>>>
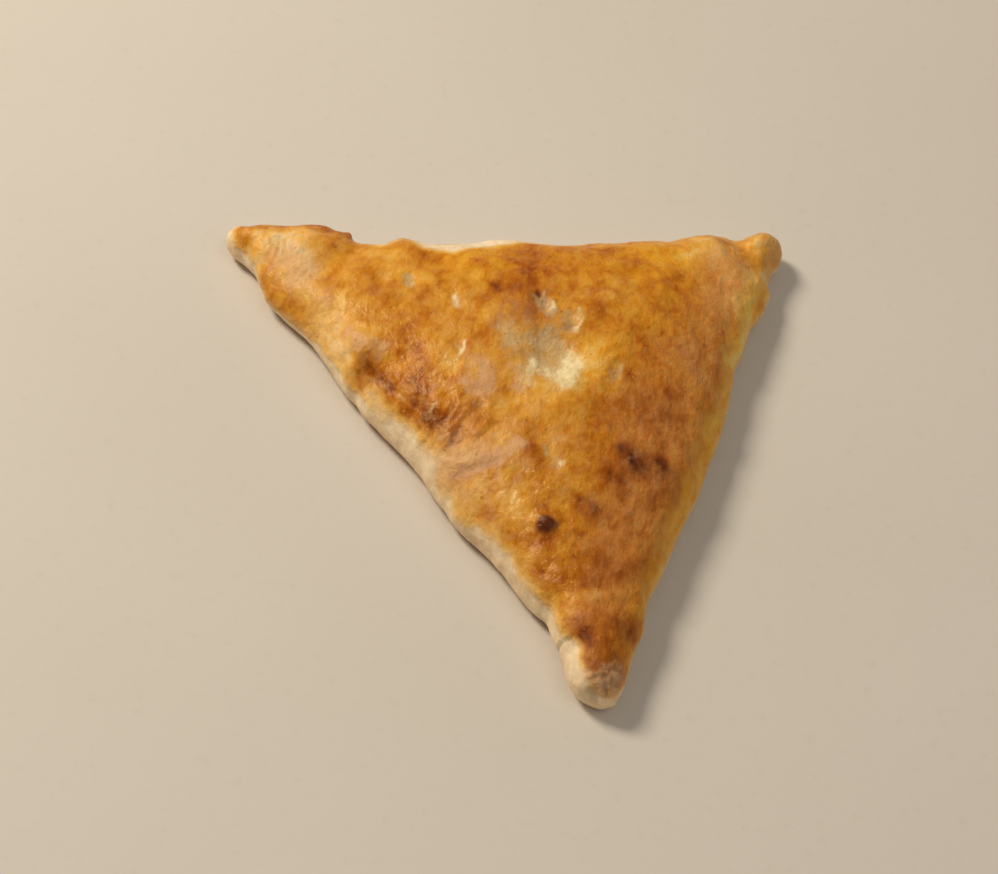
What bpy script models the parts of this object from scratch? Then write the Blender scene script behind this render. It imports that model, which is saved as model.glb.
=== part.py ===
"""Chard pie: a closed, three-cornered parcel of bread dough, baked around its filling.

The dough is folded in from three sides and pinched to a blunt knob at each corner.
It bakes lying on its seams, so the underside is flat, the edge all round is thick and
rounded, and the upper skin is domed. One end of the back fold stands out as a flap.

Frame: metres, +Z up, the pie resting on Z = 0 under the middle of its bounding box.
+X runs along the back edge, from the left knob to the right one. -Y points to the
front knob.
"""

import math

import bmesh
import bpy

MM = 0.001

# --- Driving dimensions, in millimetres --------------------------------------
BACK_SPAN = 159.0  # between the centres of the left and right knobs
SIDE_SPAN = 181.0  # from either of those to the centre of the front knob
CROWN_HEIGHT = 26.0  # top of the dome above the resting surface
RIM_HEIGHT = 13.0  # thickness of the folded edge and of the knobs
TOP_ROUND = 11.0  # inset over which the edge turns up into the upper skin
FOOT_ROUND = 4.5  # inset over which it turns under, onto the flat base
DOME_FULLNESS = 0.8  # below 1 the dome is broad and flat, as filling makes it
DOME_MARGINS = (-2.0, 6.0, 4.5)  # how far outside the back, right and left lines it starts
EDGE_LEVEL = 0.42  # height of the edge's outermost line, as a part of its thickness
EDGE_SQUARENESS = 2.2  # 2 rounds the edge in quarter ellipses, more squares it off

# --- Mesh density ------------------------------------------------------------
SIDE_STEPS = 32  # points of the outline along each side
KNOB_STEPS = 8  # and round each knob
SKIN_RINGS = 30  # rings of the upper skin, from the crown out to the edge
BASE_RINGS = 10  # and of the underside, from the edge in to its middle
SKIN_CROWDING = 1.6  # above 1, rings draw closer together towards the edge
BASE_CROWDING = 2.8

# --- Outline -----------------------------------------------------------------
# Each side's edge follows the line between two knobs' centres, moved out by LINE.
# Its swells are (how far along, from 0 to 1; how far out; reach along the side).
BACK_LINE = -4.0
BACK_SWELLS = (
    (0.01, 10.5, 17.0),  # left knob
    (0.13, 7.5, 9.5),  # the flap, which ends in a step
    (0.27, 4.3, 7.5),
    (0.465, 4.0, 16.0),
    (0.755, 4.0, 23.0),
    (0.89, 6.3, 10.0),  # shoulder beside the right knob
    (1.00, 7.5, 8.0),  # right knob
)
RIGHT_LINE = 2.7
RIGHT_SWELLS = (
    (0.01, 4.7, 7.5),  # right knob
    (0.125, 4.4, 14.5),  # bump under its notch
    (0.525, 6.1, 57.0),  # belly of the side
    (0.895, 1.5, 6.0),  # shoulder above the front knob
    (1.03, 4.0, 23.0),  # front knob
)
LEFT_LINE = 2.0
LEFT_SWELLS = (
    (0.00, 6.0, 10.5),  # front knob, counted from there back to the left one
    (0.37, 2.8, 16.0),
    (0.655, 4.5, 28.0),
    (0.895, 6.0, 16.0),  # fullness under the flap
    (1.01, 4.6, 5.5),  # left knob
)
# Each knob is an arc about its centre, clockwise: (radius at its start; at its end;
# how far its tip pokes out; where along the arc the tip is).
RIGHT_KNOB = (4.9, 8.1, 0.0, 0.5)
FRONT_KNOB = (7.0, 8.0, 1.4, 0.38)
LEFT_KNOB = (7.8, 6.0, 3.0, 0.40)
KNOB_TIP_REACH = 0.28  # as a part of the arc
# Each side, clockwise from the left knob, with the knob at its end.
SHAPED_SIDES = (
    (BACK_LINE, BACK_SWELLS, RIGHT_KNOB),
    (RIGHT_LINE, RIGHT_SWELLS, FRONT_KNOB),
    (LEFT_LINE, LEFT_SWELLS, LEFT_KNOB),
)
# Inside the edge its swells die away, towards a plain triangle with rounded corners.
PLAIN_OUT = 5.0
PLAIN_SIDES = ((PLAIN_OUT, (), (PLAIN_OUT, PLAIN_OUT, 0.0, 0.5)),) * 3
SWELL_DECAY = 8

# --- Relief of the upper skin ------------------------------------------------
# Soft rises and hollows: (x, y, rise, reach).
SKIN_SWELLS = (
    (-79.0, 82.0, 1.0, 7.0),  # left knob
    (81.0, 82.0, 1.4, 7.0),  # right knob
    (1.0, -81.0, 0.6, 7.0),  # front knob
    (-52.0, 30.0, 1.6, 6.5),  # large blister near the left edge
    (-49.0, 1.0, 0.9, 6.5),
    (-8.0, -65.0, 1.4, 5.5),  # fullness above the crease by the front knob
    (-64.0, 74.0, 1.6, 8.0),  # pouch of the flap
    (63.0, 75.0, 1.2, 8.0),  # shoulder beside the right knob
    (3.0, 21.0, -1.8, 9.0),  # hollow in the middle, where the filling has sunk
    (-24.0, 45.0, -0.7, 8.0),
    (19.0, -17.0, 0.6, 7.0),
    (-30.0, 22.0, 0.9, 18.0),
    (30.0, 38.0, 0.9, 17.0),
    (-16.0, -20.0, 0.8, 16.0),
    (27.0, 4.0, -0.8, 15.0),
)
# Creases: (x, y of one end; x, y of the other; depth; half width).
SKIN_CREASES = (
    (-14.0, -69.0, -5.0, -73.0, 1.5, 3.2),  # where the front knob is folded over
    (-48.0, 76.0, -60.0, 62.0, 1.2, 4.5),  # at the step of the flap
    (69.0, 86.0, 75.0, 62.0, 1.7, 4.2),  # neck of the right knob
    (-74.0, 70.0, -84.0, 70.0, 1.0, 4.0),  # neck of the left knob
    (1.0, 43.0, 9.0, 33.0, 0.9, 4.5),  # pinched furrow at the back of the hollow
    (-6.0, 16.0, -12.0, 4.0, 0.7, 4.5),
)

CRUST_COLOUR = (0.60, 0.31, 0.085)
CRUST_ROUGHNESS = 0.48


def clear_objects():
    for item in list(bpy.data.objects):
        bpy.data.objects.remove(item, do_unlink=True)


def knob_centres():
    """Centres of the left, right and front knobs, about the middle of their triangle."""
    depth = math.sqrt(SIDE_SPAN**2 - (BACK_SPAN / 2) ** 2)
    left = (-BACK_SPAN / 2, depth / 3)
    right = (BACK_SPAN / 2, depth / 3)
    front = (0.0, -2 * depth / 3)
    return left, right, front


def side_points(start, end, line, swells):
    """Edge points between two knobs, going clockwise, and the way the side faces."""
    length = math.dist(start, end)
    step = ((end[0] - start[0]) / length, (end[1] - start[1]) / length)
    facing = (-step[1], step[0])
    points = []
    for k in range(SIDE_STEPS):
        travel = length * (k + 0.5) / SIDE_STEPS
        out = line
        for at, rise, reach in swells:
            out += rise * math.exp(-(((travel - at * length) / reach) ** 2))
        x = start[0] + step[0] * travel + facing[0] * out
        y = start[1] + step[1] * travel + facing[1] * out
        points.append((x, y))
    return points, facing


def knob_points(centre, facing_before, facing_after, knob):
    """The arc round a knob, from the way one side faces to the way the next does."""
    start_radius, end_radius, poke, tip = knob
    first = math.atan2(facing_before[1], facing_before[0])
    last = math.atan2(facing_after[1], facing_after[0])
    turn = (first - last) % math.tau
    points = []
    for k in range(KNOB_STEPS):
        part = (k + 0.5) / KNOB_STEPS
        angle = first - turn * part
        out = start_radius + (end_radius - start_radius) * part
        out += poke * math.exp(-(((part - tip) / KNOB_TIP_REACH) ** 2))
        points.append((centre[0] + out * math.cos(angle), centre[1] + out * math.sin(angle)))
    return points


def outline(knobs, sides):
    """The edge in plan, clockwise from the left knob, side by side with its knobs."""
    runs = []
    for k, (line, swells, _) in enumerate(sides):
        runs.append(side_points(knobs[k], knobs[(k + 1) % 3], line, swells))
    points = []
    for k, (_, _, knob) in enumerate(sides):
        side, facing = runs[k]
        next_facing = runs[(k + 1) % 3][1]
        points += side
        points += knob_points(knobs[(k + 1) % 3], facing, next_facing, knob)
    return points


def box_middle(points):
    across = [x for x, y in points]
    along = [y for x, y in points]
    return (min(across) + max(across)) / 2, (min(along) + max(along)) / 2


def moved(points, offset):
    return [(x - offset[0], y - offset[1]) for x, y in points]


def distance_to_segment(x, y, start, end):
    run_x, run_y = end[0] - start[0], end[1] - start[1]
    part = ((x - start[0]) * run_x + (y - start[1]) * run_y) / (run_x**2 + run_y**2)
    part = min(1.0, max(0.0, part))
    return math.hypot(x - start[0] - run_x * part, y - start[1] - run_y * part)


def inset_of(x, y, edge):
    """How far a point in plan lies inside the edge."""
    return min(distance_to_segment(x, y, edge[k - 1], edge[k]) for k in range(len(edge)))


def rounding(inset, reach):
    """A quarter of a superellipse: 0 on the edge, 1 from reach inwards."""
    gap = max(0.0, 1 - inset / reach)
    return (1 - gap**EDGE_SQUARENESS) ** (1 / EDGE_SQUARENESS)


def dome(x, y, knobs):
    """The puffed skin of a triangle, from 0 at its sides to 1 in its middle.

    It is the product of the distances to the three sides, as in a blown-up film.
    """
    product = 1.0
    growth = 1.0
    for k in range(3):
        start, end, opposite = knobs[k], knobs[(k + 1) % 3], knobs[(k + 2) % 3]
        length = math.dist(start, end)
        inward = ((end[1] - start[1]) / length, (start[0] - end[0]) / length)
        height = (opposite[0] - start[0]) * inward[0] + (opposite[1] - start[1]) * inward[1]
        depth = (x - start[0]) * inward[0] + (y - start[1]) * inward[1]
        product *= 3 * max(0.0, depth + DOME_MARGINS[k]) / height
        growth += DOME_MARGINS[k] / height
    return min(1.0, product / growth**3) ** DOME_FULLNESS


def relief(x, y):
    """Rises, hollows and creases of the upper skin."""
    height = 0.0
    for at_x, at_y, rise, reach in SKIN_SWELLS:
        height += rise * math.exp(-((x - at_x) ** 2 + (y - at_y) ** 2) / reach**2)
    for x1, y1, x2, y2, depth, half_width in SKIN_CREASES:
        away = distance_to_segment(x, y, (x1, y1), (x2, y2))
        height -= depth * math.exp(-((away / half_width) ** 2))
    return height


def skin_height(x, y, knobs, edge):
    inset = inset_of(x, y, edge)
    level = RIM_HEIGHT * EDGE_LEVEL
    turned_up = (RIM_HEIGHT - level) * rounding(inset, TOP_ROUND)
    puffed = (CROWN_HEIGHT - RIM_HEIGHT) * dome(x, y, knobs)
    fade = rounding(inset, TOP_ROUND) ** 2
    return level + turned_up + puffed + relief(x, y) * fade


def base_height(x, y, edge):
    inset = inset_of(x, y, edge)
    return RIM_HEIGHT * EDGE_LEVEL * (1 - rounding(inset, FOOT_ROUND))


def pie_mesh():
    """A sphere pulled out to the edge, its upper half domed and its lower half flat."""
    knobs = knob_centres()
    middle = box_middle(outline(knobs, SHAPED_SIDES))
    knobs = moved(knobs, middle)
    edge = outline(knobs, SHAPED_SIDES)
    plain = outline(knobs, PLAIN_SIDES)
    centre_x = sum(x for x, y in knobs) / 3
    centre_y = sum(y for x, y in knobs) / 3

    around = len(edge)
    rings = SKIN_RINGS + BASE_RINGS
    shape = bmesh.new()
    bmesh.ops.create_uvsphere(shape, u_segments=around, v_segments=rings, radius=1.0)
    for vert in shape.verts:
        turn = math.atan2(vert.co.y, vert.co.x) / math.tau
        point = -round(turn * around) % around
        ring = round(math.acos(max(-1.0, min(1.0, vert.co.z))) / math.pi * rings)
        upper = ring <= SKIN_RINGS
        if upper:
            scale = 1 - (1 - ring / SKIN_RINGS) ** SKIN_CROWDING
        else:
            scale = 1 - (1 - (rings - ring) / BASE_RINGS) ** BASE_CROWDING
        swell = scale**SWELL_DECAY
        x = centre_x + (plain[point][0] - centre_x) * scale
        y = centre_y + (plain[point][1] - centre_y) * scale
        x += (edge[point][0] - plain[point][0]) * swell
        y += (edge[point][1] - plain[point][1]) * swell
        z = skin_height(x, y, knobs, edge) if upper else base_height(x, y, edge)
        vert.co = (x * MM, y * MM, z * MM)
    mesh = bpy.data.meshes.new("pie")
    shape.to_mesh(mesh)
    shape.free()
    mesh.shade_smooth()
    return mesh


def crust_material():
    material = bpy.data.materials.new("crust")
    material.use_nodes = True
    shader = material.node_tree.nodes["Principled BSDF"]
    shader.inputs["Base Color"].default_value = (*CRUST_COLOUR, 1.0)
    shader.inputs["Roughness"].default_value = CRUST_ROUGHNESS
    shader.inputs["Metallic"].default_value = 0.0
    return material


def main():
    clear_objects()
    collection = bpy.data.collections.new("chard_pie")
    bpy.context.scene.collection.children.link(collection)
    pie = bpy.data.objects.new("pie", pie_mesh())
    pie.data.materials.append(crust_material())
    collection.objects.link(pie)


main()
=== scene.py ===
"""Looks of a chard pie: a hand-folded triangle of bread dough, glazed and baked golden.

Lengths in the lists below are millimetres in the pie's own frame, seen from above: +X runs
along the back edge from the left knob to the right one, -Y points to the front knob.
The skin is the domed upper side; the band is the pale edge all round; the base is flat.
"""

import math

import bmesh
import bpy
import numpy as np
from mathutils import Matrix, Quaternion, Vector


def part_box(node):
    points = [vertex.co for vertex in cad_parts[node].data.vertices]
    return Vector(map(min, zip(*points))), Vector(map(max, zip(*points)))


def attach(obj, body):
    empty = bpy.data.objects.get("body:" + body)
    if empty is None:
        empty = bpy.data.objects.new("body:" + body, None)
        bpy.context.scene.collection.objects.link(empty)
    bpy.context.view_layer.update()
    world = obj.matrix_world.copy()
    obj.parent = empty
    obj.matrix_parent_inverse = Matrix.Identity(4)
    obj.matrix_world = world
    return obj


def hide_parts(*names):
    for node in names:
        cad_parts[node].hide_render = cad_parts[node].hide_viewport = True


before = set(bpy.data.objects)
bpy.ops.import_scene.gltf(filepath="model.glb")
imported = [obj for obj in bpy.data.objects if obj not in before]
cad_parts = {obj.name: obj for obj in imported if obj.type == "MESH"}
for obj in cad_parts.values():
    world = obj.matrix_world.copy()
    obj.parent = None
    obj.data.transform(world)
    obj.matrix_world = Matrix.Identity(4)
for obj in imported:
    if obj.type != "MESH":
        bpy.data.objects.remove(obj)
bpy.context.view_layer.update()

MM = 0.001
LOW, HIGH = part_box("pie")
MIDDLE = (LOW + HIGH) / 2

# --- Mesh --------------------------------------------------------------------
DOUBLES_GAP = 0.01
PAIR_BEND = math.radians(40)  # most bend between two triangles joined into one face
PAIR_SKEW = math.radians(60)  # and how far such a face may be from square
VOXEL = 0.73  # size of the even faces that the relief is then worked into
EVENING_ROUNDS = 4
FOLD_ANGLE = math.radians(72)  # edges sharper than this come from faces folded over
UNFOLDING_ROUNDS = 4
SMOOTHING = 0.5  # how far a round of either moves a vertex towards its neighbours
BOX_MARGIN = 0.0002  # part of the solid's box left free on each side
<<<
Given task. Retype only this portion of the data above: the line containing "return material", the line containing "and baked golden.", and all lines between them, exactly.

Response.
    return material


def main():
    clear_objects()
    collection = bpy.data.collections.new("chard_pie")
    bpy.context.scene.collection.children.link(collection)
    pie = bpy.data.objects.new("pie", pie_mesh())
    pie.data.materials.append(crust_material())
    collection.objects.link(pie)


main()
=== scene.py ===
"""Looks of a chard pie: a hand-folded triangle of bread dough, glazed and baked golden.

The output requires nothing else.